* Begin *

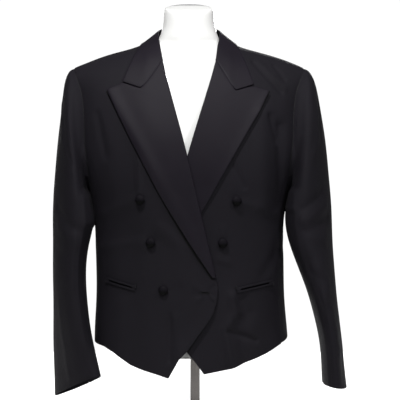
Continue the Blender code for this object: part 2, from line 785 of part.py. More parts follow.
def collar(look):
    halves = []
    for side, end in ((-1, RIGHT_COLLAR_END), (1, LEFT_COLLAR_END)):
        shares = leaf_shares(refined(end))
        half = [collar_end(end, side, share) for share in (0.0, 0.30, 0.60)]
        half += [collar_round(way, side, shares) for way in spaced(0.0, 1.0, COLLAR_SECTIONS)]
        halves.append(half)
    sections = halves[0] + list(reversed(halves[1][:-1]))
    bm = bmesh.new()
    grid(bm, len(sections[0]), len(sections), lambda column, row: sections[row][column])
    piece = add("collar", bm, look)
    solidify(piece, TRIM)
    return piece


# Pockets and buttons


def pocket_jets(look):
    for word, (inner, outer) in POCKETS.items():
        start, end = Vector(inner), Vector(outer)
        along = (end - start).normalized()
        across = Vector((-along.y, along.x)) * (1 if along.x > 0 else -1)
        for which, sign in (("upper", 1), ("lower", -1)):

            def face(lift):
                def place(column, row):
                    away = sign * (JET_SLIT / 2 + JET_WIDTH * row / 2)
                    flat = start.lerp(end, column / 9) + across * away
                    return on_front(flat.x, flat.y, lift, word == "right")

                return place

            bm = wall(10, 3, face(JET_LIFT + JET_THICK), face(JET_LIFT))
            add(f"pocket_{word}_{which}_jet", bm, look)


def turned(profile, steps):
    """A solid of revolution about Z from a profile of (radius, z) that starts and ends on the axis."""
    bm = bmesh.new()
    line = [bm.verts.new((radius, 0, z)) for radius, z in profile]
    edges = [bm.edges.new(pair) for pair in zip(line, line[1:])]
    around = {"cent": (0, 0, 0), "axis": (0, 0, 1), "angle": math.tau}
    bmesh.ops.spin(bm, geom=line + edges, steps=steps, use_merge=True, **around)
    bmesh.ops.remove_doubles(bm, verts=bm.verts[:], dist=0.00001)
    bmesh.ops.recalc_face_normals(bm, faces=bm.faces[:])
    return bm


def buttons(look):
    """Covered buttons: a flat back, a tucked rim and a low dome, square to the cloth under them."""
    rim_radius = BUTTON_RADIUS
    profile = [(0, 0), (rim_radius * 0.62, 0), (rim_radius * 0.90, 0.0012), (rim_radius, 0.0026)]
    profile += [(rim_radius * 0.93, 0.0043), (rim_radius * 0.70, 0.0058), (rim_radius * 0.38, 0.0066)]
    profile += [(0, BUTTON_HEIGHT)]
    for name, (x, z) in BUTTONS.items():
        over = "right" in name
        at = on_front(x, z, BUTTON_LIFT, over)
        out = (on_front(x, z, 0.01, over) - at).normalized()
        piece = add(name, turned(profile, 16), look, at + Vector((GARMENT_X, 0, 0)))
        piece.rotation_mode = "QUATERNION"
        piece.rotation_quaternion = out.to_track_quat("Z", "Y")


# Dress form and its stand


def form_ring(row):
    z, half_width, front, back, power = row
    tilt = NECK_TILT * ease(NECK_TILT_FROM, 0.83, z)
    ring = []
    for k in range(FORM_SEGMENTS):
        turn = math.tau * k / FORM_SEGMENTS
        sine, cosine = math.sin(turn), math.cos(turn)
        x = math.copysign(half_width * abs(sine) ** (2 / power), sine)
        y = math.copysign((front if cosine > 0 else back) * abs(cosine) ** (2 / power), -cosine)
        y += SHOULDER_Y * ease(0.67, 0.73, z)
        ring.append(Vector((x, y, z + tilt * y)))
    return ring


def dress_form(look):
    bm = bmesh.new()
    rings = [[bm.verts.new(p) for p in form_ring(row)] for row in FORM]
    for low, high in zip(rings, rings[1:]):
        for k in range(FORM_SEGMENTS):
            after = (k + 1) % FORM_SEGMENTS
            bm.faces.new((low[k], low[after], high[after], high[k]))
    caps = [bm.faces.new(rings[0]), bm.faces.new(rings[-1])]
    bmesh.ops.recalc_face_normals(bm, faces=bm.faces[:])
    bmesh.ops.triangulate(bm, faces=caps)
    return add("dress_form", bm, look)


def disc(name, radius, low, high, edge, steps, look):
    """A round plate or rod from low to high, with its upper edge eased."""
    profile = [(0, low), (radius, low), (radius, high - edge)]
    profile += [(radius - edge * 0.3, high - edge * 0.3), (radius - edge, high), (0, high)]
    return add(name, turned(profile, steps), look, (0, 0, 0))


def stand(look):
    form_bottom = FORM[0][0]
    flange_bottom = form_bottom - SEAM_GAP - FLANGE_THICK
    disc("base", BASE_RADIUS, 0.0, BASE_THICK, BASE_EDGE, 48, look)
    disc("pole", POLE_RADIUS, BASE_THICK + SEAM_GAP, flange_bottom - SEAM_GAP, 0.0005, 24, look)
    disc("flange", FLANGE_RADIUS, flange_bottom, form_bottom - SEAM_GAP, 0.001, 32, look)


def main():
    for old in list(bpy.data.objects):
        bpy.data.objects.remove(old)
    cloth = material("black_wool", (0.016, 0.015, 0.018), 0.75)
    facing = material("black_facing", (0.022, 0.020, 0.025), 0.55)
    covered = material("covered_button", (0.012, 0.012, 0.014), 0.5)
    shell = material("white_form", (0.86, 0.86, 0.85), 0.35)
    steel = material("chromed_steel", (0.75, 0.75, 0.76), 0.15, 1.0)
    body_panels(cloth)
    sleeves(cloth)
    lapel("lapel_right", RIGHT_ROLL, RIGHT_LEAF, RIGHT_TOP, True, facing)
    lapel("lapel_left", LEFT_ROLL, LEFT_LEAF, LEFT_TOP, False, facing)
    collar(facing)
    pocket_jets(cloth)
    buttons(covered)
    dress_form(shell)
    stand(steel)


main()
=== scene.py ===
# Double-breasted blazer on a dress form: the cloth, its sewing and every finish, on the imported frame
import math

import bmesh
import bpy
import numpy as np
from mathutils import Matrix, Vector


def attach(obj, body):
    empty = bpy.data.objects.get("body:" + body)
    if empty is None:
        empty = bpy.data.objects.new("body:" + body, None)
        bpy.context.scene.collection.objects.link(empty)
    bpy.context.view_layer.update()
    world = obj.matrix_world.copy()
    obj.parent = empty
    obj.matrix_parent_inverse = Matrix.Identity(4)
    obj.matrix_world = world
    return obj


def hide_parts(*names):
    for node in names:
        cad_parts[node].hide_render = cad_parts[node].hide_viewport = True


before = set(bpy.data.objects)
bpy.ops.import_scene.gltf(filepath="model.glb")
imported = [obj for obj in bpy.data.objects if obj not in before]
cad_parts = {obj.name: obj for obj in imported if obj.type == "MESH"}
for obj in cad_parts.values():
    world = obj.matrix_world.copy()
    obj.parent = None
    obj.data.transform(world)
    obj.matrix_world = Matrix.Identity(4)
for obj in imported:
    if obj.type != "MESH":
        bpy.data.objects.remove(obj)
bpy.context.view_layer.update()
scene = bpy.context.scene
print("frame loaded")


# Wiring of the materials


class Wire:  # an output socket: arithmetic on it adds Math nodes
    def __init__(self, nodes, socket):
        self.nodes = nodes
        self.socket = socket

    def maths(self, operation, first, second=0.0):
        return self.nodes.node("ShaderNodeMath", {"operation": operation}, {0: first, 1: second})

    def __add__(self, other):
        return self.maths("ADD", self, other)

    def __radd__(self, other):
        return self.maths("ADD", other, self)

    def __sub__(self, other):
        return self.maths("SUBTRACT", self, other)

    def __rsub__(self, other):
        return self.maths("SUBTRACT", other, self)

    def __mul__(self, other):
        return self.maths("MULTIPLY", self, other)

    def __rmul__(self, other):
        return self.maths("MULTIPLY", other, self)

    def sine(self):
        return self.maths("SINE", self)


class Nodes:  # a node tree, built one node at a time
    def __init__(self, tree):
        self.tree = tree

    def node(self, kind, settings=None, sockets=None, output=0):
        made = self.tree.nodes.new(kind)
        for key, value in (settings or {}).items():
            setattr(made, key, value)
        for key, value in (sockets or {}).items():
            self.join(made.inputs[key], value)
        return Wire(self, made.outputs[output])

    def join(self, socket, value):
        if isinstance(value, Wire):
            self.tree.links.new(value.socket, socket)
        else:
            socket.default_value = value


class Finish(Nodes):  # a material, wired back from its Principled shader
    def __init__(self, name, constants):
        self.material = bpy.data.materials.new(name)
        self.material.use_nodes = True
        super().__init__(self.material.node_tree)
        self.shader = self.tree.nodes["Principled BSDF"]
        for socket, value in constants.items():
            self.shader.inputs[socket].default_value = value

    def drive(self, **sockets):
        for name, value in sockets.items():
            self.join(self.shader.inputs[name.replace("_", " ")], value)
        return self.material

    def place(self):  # the piece's own coordinates, in metres
        return self.node("ShaderNodeTexCoord", output="Object")

    def part(self, vector, axis):
        return self.node("ShaderNodeSeparateXYZ", {}, {0: vector}, axis)

    def stretched(self, vector, scales):
        return self.node("ShaderNodeVectorMath", {"operation": "MULTIPLY"}, {0: vector, 1: scales})

    def share(self, value, low, high):
        return self.node("ShaderNodeMapRange", {}, {"Value": value, "From Min": low, "From Max": high})

    def noise(self, scale, detail=2.0, at=None):
        sockets = {"Vector": at or self.place(), "Scale": scale, "Detail": detail}
        return self.node("ShaderNodeTexNoise", {}, sockets)

    def blend(self, factor, first, second):
        ends = [end if isinstance(end, Wire) else (*end, 1) for end in (first, second)]
        return self.node("ShaderNodeMix", {"data_type": "RGBA"}, {0: factor, 6: ends[0], 7: ends[1]}, 2)

    def bump(self, height, distance, strength=1.0):
        sockets = {"Height": height, "Distance": distance, "Strength": strength}
        return self.node("ShaderNodeBump", {}, sockets)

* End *

### What to produce
Produce the lines from the top of the listing through the "for which, sign" line exactly as they appear, with no additional output.

### The response
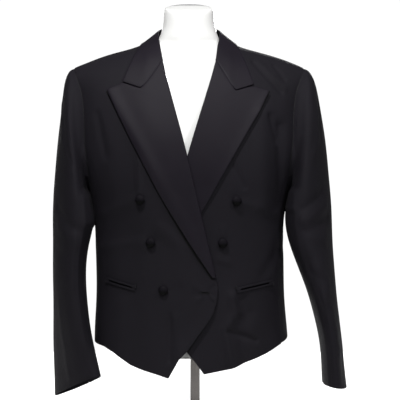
Continue the Blender code for this object: part 2, from line 785 of part.py. More parts follow.
def collar(look):
    halves = []
    for side, end in ((-1, RIGHT_COLLAR_END), (1, LEFT_COLLAR_END)):
        shares = leaf_shares(refined(end))
        half = [collar_end(end, side, share) for share in (0.0, 0.30, 0.60)]
        half += [collar_round(way, side, shares) for way in spaced(0.0, 1.0, COLLAR_SECTIONS)]
        halves.append(half)
    sections = halves[0] + list(reversed(halves[1][:-1]))
    bm = bmesh.new()
    grid(bm, len(sections[0]), len(sections), lambda column, row: sections[row][column])
    piece = add("collar", bm, look)
    solidify(piece, TRIM)
    return piece


# Pockets and buttons


def pocket_jets(look):
    for word, (inner, outer) in POCKETS.items():
        start, end = Vector(inner), Vector(outer)
        along = (end - start).normalized()
        across = Vector((-along.y, along.x)) * (1 if along.x > 0 else -1)
        for which, sign in (("upper", 1), ("lower", -1)):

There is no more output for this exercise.